Description of the task:
Reproduce the listing below in its entirety. Change nothing.

Information supplied:
:::

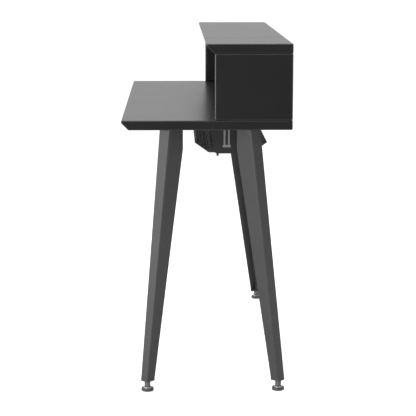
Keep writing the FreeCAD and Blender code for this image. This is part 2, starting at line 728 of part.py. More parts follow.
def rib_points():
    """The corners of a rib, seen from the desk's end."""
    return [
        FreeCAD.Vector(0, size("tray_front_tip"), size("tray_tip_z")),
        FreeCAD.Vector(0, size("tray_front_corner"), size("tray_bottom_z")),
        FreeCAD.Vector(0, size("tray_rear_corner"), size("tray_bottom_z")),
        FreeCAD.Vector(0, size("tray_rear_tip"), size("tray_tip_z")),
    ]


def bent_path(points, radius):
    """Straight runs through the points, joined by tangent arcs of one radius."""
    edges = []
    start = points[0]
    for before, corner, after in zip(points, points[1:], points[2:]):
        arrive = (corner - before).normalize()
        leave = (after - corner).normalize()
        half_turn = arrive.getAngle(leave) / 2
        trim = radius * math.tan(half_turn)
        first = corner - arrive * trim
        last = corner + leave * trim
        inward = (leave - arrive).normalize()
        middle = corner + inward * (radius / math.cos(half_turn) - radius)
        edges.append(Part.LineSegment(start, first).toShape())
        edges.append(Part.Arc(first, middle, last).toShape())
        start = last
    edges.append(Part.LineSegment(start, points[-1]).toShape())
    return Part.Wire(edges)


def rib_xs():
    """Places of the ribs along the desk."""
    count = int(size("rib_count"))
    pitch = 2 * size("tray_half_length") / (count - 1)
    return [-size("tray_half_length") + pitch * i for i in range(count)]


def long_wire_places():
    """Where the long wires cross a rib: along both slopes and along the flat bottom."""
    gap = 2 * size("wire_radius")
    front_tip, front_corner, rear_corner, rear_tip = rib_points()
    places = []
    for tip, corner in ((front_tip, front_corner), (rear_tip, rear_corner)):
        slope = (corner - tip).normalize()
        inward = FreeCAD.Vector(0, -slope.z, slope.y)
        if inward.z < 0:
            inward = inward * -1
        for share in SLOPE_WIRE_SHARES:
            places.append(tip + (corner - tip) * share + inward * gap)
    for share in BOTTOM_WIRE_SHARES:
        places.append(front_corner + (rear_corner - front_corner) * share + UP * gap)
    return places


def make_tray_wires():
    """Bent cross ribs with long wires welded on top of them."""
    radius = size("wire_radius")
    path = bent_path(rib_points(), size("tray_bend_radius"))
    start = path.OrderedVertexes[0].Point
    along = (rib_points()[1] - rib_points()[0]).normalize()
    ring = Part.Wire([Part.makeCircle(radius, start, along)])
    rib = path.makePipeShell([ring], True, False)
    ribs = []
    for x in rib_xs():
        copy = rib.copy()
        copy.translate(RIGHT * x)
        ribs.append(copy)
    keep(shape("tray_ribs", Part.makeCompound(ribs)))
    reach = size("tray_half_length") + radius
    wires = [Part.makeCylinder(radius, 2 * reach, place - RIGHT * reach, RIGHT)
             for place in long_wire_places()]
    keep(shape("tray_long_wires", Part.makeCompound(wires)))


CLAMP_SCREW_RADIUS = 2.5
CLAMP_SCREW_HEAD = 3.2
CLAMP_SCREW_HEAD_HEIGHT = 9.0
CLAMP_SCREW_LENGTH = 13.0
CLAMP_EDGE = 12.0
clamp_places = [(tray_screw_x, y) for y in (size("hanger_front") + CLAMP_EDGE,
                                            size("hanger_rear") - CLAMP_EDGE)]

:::

Full answer:
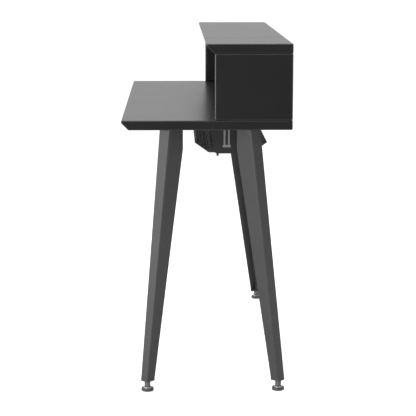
Keep writing the FreeCAD and Blender code for this image. This is part 2, starting at line 728 of part.py. More parts follow.
def rib_points():
    """The corners of a rib, seen from the desk's end."""
    return [
        FreeCAD.Vector(0, size("tray_front_tip"), size("tray_tip_z")),
        FreeCAD.Vector(0, size("tray_front_corner"), size("tray_bottom_z")),
        FreeCAD.Vector(0, size("tray_rear_corner"), size("tray_bottom_z")),
        FreeCAD.Vector(0, size("tray_rear_tip"), size("tray_tip_z")),
    ]


def bent_path(points, radius):
    """Straight runs through the points, joined by tangent arcs of one radius."""
    edges = []
    start = points[0]
    for before, corner, after in zip(points, points[1:], points[2:]):
        arrive = (corner - before).normalize()
        leave = (after - corner).normalize()
        half_turn = arrive.getAngle(leave) / 2
        trim = radius * math.tan(half_turn)
        first = corner - arrive * trim
        last = corner + leave * trim
        inward = (leave - arrive).normalize()
        middle = corner + inward * (radius / math.cos(half_turn) - radius)
        edges.append(Part.LineSegment(start, first).toShape())
        edges.append(Part.Arc(first, middle, last).toShape())
        start = last
    edges.append(Part.LineSegment(start, points[-1]).toShape())
    return Part.Wire(edges)


def rib_xs():
    """Places of the ribs along the desk."""
    count = int(size("rib_count"))
    pitch = 2 * size("tray_half_length") / (count - 1)
    return [-size("tray_half_length") + pitch * i for i in range(count)]


def long_wire_places():
    """Where the long wires cross a rib: along both slopes and along the flat bottom."""
    gap = 2 * size("wire_radius")
    front_tip, front_corner, rear_corner, rear_tip = rib_points()
    places = []
    for tip, corner in ((front_tip, front_corner), (rear_tip, rear_corner)):
        slope = (corner - tip).normalize()
        inward = FreeCAD.Vector(0, -slope.z, slope.y)
        if inward.z < 0:
            inward = inward * -1
        for share in SLOPE_WIRE_SHARES:
            places.append(tip + (corner - tip) * share + inward * gap)
    for share in BOTTOM_WIRE_SHARES:
        places.append(front_corner + (rear_corner - front_corner) * share + UP * gap)
    return places


def make_tray_wires():
    """Bent cross ribs with long wires welded on top of them."""
    radius = size("wire_radius")
    path = bent_path(rib_points(), size("tray_bend_radius"))
    start = path.OrderedVertexes[0].Point
    along = (rib_points()[1] - rib_points()[0]).normalize()
    ring = Part.Wire([Part.makeCircle(radius, start, along)])
    rib = path.makePipeShell([ring], True, False)
    ribs = []
    for x in rib_xs():
        copy = rib.copy()
        copy.translate(RIGHT * x)
        ribs.append(copy)
    keep(shape("tray_ribs", Part.makeCompound(ribs)))
    reach = size("tray_half_length") + radius
    wires = [Part.makeCylinder(radius, 2 * reach, place - RIGHT * reach, RIGHT)
             for place in long_wire_places()]
    keep(shape("tray_long_wires", Part.makeCompound(wires)))


CLAMP_SCREW_RADIUS = 2.5
CLAMP_SCREW_HEAD = 3.2
CLAMP_SCREW_HEAD_HEIGHT = 9.0
CLAMP_SCREW_LENGTH = 13.0
CLAMP_EDGE = 12.0
clamp_places = [(tray_screw_x, y) for y in (size("hanger_front") + CLAMP_EDGE,
                                            size("hanger_rear") - CLAMP_EDGE)]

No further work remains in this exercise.